I played my first game of golf in my life at Cedarbrook Golf Gardens. I was 7 years old and our family lived in the north part of London. Actually at that time the northern boundary of London stopped at Huron Street. I had watched golf on television and had batted a ball around our backyard but the round at Cedarbrook was my first try at the real thing. Golf for some reason, probably Arnold Palmer, was televised a lot in those years with “All-Star Golf’, “Big Three Golf” and “Shell’s Wonderful World of Golf” being on at various times. I can still remember my first putt. The first green at Cedarbrook had a fairly steep slope and I knew from watching golf on television that I would have to aim my three footer to the high side of the hole. Alas although I aimed high to the left the putt broke a lot to the right and finished well below the hole. Typical of my putts nowadays.
Cedarbrook was expertly designed by Clinton “Robbie” Robinson, the same architect who designed Craigowan, the new holes at St. Thomas Golf and Country Club and the Robinson Course at Sunningdale. Robinson was a personal friend of Russ Wilson who started the business. The course was very compact having nine holes squeezed into about ten acres. Because it was a “pitch and putt’ it was a busy day if there were more than nine groups out on the course at one time. I played my first tournament at Cedarbrook as the regulars had an active Men’s night on Tuesdays. I asked if I could play and they said “yes”. I saw a “hole-in-one” on number one by Wes Harris. The greens at Cedarbrook had plenty of slope, especially numbers one, five and six. There were a few bunkers strewn about and the one on the downhill sixth was difficult to avoid. The course had a cute underground irrigation system that used a small pump and the spring fed pond as a water source. It had a walk behind greens mower and a three gang, ground driven set of fairway mowers.

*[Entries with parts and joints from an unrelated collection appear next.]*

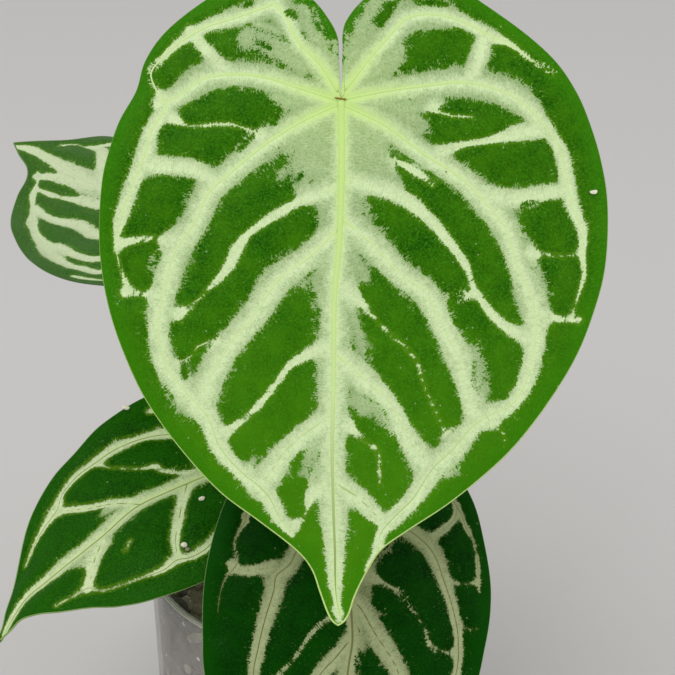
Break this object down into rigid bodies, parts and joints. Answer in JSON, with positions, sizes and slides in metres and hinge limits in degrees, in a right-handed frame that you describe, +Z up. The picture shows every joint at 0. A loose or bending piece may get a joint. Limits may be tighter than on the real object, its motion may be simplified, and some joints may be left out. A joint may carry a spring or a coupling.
{
  "type": "potted anthurium",
  "caption": "Potted foliage plant: heart-shaped silver-veined leaves on arching petioles rise from one crown in a plain round clear plastic pot, for display on a flat surface.",
  "frame": {"origin": "centre of the pot's underside, on the surface that the pot stands on", "axes": "+Z up along the pot's axis, the large front leaf faces -Y and hangs with its tip down, +X to the right seen from the front"},
  "size_m": [0.2315, 0.2506, 0.35],
  "materials": {
    "blade": "satin leaf, velvety green with silver veins",
    "petiole": "satin green stem",
    "rootstock": "rough brown",
    "cataphyll": "dry papery sheath",
    "mix": "rough bark and perlite mix",
    "pot": "clear, slightly grey"
  },
  "bodies": {
    "root": {"pot": "pot", "potting_mix": "mix", "rootstock": "rootstock", "cataphyll_right": "cataphyll", "cataphyll_left": "cataphyll", "petiole_front": "petiole", "petiole_side": "petiole", "petiole_low": "petiole", "petiole_back": "petiole", "blade_front": "blade", "blade_side": "blade", "blade_low": "blade", "blade_back": "blade"}
  },
  "joints": []
}
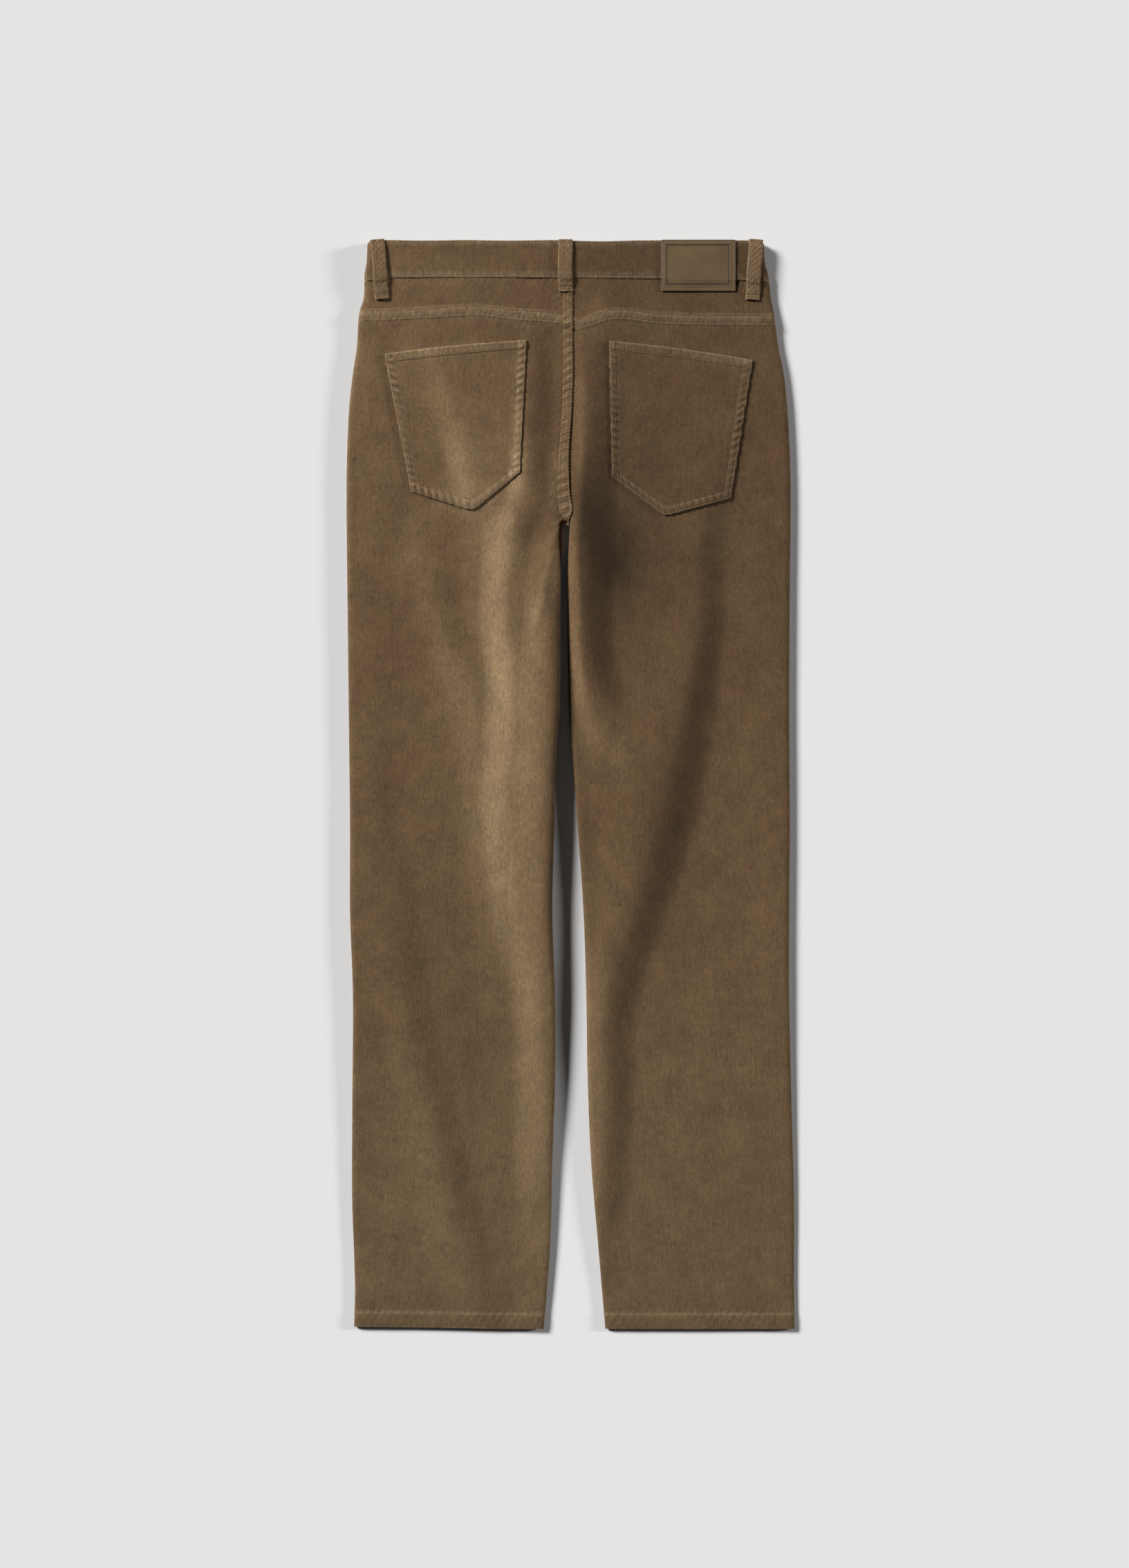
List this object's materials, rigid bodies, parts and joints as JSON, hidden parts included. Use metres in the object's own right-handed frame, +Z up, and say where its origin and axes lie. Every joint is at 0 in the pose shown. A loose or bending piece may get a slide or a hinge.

My cousin Mike Granger and his wife Janice operated the course for a short time as a family operation in the early 1980’s and my father Jack Cowie Sr. served as greenskeeper in 1979 and 1980. The course overgrew in the 1980’s and was reclaimed by Ron Nauta. You could play the course and his idea was to display ornamentals and shrubs on the course. At present the course is overgrown again although one of the current owners, Bryan Hunter is a well known golfer and greenskeeper. Safe to say that it is on his mind to reclaim it again.
I am quite confident that we will be able to obtain a scorecard for Cedarbrook Golf Gardens but until we do, these are the yardages of every hole on the original card.
Here is an aerial photo of Cedarbrook in its heydey, 1967. #9 was originally just a 25 yard pitch over the pond but by this time the longer #9 had been built with the green much closer to the clubhouse.
Here is the rotation of holes superimposed on the 1967 aerial photo.
#1 green was located just over a pond. A large willow tree overhung the left side of the green. A 3 was a great start.
This is the difficult, 125 yard par 3 second hole. Out of bounds tight to the left, cedars to the right and a bunker behind the green.
This was #4. That large dead tree was a problem when it was alive.
This is the view from the tee of the downhill, sidehill 6th hole. A trap on the right made it impossible to bounce one in with the help of the slope.
This is the view from the elevated green on the longest hole at Cedarbrook, the 7th, at 130 yards. The view is from the green back toward the tee. Later owners shortened the hole to about 100 yards so that golfers didn’t have to walk back as far into the swampy area where huge mosquitoes awaited you.
The first actual golf course that I ever played was Cedarbrook Golf Gardens situated on Fanshawe Park Road, just east of Highbury Avenue and I am sure that for many other golfers, the story would be the same. “Pitch-and-Putt golf courses were fairly popular in both Canada and the United States in the late 1950’s and early 1960’s. Some of the things that I remember about this course in its early years were that you could “rent” multi-colored golf balls [red were the cheapest at 3 for 25 cents, light brown were a bit more expensive and blue were the premium balls] but if you could return them to the pro shop after the round, you would get your money back. My sister, Carol, somewhat famously got a hole in one on the shortest hole on the course, the 65 yard 3rd with one of those bright red golf balls. She reminded me incessantly of this event. A green fee included a rental of your choice of a 7, 8, or 9 iron and a putter. Both left and right handed irons were available but all putters were two-way. The clubhouse had a clock that advertised the signature dish at Cedarbrook…. Heavenly Fried Chicken. The tees were raised wooden boxes with a green “brush” to tee up your ball. The brushes eventually got worn out.
The fact that the celebrated golf course architect Clinton “Robbie” Robinson designed this course almost by accident is a cool footnote to the course’s history. When Cedarbrook was in its heyday it was a thriving business with all of the infrastructure necessary for a quality golf operation. It had a fairly large and well designed clubhouse, an underground irrigation system, a good layout, all of the necessary equipment to maintain the course and it was built at the time when Arnold Palmer and televised golf made the game very popular. This course is just sitting there now, slowly overgrowing and every passing year will make it more difficult to reclaim. Perhaps there is still a chapter or two to write about this course in the future.